In evaluating a Plaintiff’s claim of pretext, courts have noted that the factors to weigh include timing, an intervening pattern of antagonism, and inconsistencies which discredit the employer’s proffered reason. Garabedian, 2007 WL 1795677, at *3 (citing Farrell, 206 F.3d at 280-81; Abramson v. William Patterson Coll. of N.J., 260 F.3d 265, 289 (3d Cir. 2001)). As we have previously found a pattern of antagonism, we now consider whether the record evidences inconsistencies on the part of Defendant. Viewing all inferences and facts in the light most favorable to Plaintiff, we find that the record is rife with inconsistencies shedding doubt on Defendant’s reason for terminating Plaintiff’s employment. Specifically, these include: the inability of the managers of Defendant to pinpoint the date which the decision was made to terminate Plaintiff’s position; the complete lack of documentation prior to January 10, 2010, of the decision to terminate Plaintiff, especially in light of the size and sophistication of Defendant’s operations; Plaintiff’s testimony that Fastman told him shortly before his termination that he should not worry about being terminated because “we need your position;” and, the decision to offer Plaintiff severance on the condition he waive any ADEA or FMLA claims even though this is not a company policy and according to Fastman had not been done during his time working for Defendant. Accordingly, Plaintiff’s claim is sufficient to survive summary judgment.
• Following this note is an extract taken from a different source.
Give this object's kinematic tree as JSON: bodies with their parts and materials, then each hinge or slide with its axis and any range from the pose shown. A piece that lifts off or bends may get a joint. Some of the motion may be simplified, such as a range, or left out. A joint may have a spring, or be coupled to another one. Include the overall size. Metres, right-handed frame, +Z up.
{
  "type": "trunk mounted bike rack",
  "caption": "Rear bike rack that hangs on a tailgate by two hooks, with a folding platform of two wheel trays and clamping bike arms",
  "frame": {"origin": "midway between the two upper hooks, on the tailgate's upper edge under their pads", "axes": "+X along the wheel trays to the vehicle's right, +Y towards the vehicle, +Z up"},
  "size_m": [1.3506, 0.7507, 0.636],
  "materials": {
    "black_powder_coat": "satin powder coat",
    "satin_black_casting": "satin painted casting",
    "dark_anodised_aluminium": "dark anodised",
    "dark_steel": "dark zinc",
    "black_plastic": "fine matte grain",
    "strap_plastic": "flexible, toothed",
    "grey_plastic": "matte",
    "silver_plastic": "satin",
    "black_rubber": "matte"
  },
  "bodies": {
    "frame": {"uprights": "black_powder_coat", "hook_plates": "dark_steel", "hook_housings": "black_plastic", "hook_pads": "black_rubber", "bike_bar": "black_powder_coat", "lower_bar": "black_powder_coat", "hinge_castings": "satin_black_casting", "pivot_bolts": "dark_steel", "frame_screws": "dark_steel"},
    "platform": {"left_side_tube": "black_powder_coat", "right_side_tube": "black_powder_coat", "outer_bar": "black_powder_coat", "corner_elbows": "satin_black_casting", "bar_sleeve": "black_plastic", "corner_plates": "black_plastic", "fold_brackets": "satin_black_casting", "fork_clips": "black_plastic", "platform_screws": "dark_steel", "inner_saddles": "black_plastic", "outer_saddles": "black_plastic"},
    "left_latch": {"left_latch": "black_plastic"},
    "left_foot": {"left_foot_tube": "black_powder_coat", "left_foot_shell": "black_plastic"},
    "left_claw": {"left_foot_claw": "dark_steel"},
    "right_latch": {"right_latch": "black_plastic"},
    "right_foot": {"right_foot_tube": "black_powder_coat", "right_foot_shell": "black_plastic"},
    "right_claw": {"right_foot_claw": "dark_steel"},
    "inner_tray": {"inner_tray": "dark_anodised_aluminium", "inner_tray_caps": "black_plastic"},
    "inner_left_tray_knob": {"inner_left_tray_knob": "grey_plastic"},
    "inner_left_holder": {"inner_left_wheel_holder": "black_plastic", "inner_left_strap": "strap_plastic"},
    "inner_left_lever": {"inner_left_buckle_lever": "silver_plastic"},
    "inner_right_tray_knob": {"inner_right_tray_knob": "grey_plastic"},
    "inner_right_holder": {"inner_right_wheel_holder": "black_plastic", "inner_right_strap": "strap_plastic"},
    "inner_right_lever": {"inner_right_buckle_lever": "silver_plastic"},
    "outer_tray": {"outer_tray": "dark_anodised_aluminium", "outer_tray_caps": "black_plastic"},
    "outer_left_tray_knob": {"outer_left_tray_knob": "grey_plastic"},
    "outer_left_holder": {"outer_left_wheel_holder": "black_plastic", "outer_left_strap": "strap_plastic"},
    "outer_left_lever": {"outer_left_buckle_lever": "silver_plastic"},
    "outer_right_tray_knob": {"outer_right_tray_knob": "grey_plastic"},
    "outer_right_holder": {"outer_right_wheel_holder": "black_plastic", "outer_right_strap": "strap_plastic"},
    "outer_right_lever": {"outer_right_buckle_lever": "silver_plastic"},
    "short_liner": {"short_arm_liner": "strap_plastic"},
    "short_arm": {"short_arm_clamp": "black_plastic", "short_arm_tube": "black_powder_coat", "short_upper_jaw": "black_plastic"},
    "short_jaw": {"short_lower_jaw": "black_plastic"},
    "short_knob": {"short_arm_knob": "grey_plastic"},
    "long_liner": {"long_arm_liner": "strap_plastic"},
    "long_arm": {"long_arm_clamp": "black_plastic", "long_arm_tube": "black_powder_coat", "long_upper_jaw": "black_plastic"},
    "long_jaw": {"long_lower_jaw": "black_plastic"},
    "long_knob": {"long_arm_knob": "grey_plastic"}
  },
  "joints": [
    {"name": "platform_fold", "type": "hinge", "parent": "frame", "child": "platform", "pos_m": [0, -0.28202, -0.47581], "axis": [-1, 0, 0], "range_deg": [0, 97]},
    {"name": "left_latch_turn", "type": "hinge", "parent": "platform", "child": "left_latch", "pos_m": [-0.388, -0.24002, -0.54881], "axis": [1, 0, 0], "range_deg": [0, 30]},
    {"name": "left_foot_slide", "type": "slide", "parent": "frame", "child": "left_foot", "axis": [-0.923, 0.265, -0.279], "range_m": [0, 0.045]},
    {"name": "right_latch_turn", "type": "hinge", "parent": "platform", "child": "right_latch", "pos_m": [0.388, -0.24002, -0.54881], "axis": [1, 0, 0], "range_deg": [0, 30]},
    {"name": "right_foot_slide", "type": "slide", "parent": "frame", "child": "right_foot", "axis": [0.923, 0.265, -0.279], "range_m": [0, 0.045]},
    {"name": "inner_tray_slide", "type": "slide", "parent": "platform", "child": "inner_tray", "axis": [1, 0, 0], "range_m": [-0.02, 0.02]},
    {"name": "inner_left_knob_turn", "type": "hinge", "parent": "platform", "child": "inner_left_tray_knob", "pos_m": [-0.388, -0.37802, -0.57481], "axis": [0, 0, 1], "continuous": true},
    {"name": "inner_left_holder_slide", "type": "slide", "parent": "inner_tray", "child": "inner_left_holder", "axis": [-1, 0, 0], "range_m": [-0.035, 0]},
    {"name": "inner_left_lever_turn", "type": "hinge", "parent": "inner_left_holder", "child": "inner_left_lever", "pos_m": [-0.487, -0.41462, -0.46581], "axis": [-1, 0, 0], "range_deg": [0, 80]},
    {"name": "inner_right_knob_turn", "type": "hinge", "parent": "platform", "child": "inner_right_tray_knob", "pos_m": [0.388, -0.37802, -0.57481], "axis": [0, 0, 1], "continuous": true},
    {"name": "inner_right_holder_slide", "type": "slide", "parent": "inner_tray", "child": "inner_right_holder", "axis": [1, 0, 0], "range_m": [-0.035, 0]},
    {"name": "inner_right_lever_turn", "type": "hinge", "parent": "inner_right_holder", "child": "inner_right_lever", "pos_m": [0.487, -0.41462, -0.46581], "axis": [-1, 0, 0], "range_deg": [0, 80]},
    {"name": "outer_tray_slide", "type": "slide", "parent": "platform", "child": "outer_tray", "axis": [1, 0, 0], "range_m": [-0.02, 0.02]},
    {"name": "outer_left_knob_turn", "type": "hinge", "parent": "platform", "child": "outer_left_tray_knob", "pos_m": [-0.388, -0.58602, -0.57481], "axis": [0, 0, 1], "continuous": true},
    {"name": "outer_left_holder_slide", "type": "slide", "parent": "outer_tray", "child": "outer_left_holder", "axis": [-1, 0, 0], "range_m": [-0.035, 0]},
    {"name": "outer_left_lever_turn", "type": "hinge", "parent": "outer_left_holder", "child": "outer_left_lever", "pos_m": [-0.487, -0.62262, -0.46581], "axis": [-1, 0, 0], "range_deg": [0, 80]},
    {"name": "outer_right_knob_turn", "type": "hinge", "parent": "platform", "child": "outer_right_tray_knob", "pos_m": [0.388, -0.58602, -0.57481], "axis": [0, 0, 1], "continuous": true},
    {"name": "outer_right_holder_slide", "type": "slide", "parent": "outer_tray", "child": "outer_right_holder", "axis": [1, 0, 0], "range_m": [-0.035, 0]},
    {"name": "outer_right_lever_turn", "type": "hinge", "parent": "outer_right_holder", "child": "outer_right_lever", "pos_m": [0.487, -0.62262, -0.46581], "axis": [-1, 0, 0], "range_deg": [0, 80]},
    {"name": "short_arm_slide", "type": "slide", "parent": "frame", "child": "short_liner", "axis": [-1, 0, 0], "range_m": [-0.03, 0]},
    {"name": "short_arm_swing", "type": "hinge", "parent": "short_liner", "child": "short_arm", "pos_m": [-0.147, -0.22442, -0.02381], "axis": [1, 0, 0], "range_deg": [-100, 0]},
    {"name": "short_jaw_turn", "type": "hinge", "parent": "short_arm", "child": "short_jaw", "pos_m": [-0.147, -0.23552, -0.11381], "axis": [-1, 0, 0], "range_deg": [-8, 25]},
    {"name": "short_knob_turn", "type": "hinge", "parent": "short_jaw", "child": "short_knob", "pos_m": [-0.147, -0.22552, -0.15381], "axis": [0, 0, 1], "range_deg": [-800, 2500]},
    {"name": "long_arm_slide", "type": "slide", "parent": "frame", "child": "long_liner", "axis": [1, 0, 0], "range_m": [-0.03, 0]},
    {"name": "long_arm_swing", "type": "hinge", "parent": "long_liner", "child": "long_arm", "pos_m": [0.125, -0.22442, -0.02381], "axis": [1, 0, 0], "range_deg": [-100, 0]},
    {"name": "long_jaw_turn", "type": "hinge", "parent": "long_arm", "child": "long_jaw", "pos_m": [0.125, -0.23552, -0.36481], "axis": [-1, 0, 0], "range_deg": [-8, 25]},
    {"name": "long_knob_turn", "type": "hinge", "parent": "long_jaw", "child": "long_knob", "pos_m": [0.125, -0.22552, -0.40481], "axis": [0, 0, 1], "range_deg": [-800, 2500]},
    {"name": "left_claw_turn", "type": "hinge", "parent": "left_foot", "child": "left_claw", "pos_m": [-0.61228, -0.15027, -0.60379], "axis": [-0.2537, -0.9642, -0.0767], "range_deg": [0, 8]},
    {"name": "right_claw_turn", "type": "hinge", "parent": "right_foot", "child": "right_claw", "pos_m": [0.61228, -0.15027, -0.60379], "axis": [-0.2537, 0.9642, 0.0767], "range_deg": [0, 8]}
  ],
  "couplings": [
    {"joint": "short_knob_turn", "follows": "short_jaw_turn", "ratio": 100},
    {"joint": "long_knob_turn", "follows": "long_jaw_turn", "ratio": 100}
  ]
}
For the aforementioned reasons, we find that summary judgment is not warranted as to Plaintiff’s age discrimination or FMLA claims. Accordingly, Defendant’s Motion for Summary Judgment is denied.
An appropriate Order follows.
AND NOW,, upon consideration of the Motion for Summary Judgment (Doc. 18) filed by Defendant, Northwestern Human Services, Inc. (“Defendant”), the Response in Opposition filed by Plaintiff, Ronald Staffieri (“Plaintiff”), and Defendant’s Reply, it is hereby ORDERED that the Motion is DENIED.